Articles like this scare me a little, I work at a school with a genie and the expectation is that I use the lift after hours when students are not around to maintain the space. The problem with that is that no one is left around and the amount of things that can go wrong or will go wrong can make me uneasy.


----------



## len (Jun 6, 2012)

peacefulone61 said:


> Articles like this scare me a little, I work at a school with a genie and the expectation is that I use the lift after hours when students are not around to maintain the space. The problem with that is that no one is left around and the amount of things that can go wrong or will go wrong can make me uneasy.



No one should ever work overhead alone. If you fell, were stuck, whatever, and were alone, it could be hours or days before you were discovered. Ask the school district if they're prepared to pay your disability, and deal with the inevitable lawsuit resulting from you being left alone for hours without aid.


----------



## marmer (Jun 6, 2012)

As someone who uses a Genie a lot, I second the recommendation about not using the Genie alone, or at least without people nearby. Mine is a battery unit, and if you don't have enough juice to make the lowering switch connect you don't have nearly enough juice to go up in the first place. And I agree, too, if there is an expectation that you will do significant work after hours, you need to work out some kind of plan with your administration so that someone else, even a student, is around. You don't want them finding you dead or unconscious first thing in the morning and there are lots of other threads about how seemingly innocuous work has led to serious injuries.


----------



## EBB (Jun 11, 2012)

A few years back we were sending the lift upright through a rollup door. And as we were sending it in the door lost power or something. I don't know the story but began to fall at the worst time. and the guy under it had his pelvis hurt pretty bad but he walked away enough to be taken to the ER.


----------



## Call911 (Jun 12, 2012)

I've been lucky. Worst I ever did was get it stuck in the mulch, and that sucked pretty bad. We had to get a forklift over to get it out, then the forklift got stuck. I had a few reports to write when I finally got back to my office.


----------



## mstaylor (Jun 17, 2012)

If someone is certified to run a lift then they should know that you never work alone. You need someone to assist you in getting down if needed or call for help. The second part of having a ground guy is he needs to know how the override switch works.


----------



## wiscolighting (Aug 16, 2012)

Heard one similar to this from someone I know who works on Broadway... except the lift was raised; went something like this ME was in the basket SM needed to get some paperwork from him didn't want to wait for him to come down so he started climbing the lift and tipped it over.


----------



## StNic54 (Aug 16, 2012)

Friend of mine knew a guy that fell out of a lift once - he was a long-term employee at a resort, and just before a party was to start, someone asked him to procure a balloon from a previous party in the ceiling - he ended up leaning out in an attempt to pop the balloon and he went out - this guy was trained, was no spring chicken, but simply was a yes-man, and suffered a career-ending injury.

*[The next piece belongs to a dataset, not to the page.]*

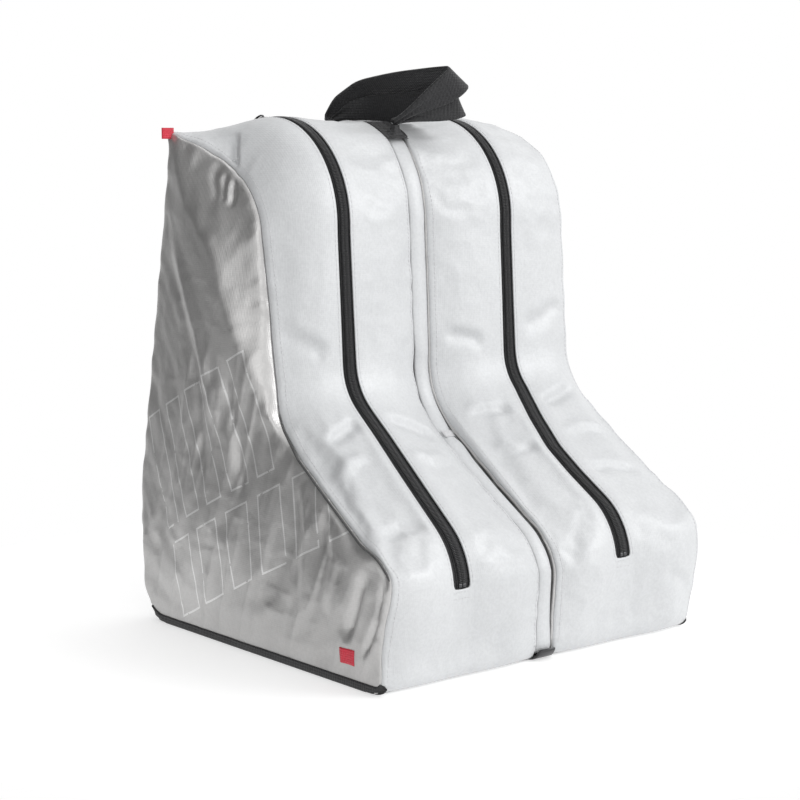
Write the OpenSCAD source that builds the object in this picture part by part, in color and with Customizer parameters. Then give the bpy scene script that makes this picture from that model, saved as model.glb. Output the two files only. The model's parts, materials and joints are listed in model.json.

When I read about high school students mishandling genie lifts, it's truly frightening. I guess we're all invincible at some point, but still, accidents will happen. You hear old guys harp on safety - there's plenty of reasons why.


----------



## LavaASU (Aug 17, 2012)

Thats scary! I should think/hope that something as safety critical as a man-lift would be designed so leaning couldn't tip it! Did they have the outriggers in?


----------



## StNic54 (Aug 17, 2012)

Not sure - so often guys will scoot lifts around with or without outriggers properly attached, and the tip factor is always there when you misuse the gear. As for the original post here, I still can't fathom how the lift wasn't picked up off the employee enough for him to scoot his leg out - I guess maybe being jammed in the doorway. These kinds of issue need to be addressed in all work environments - especially in education.


----------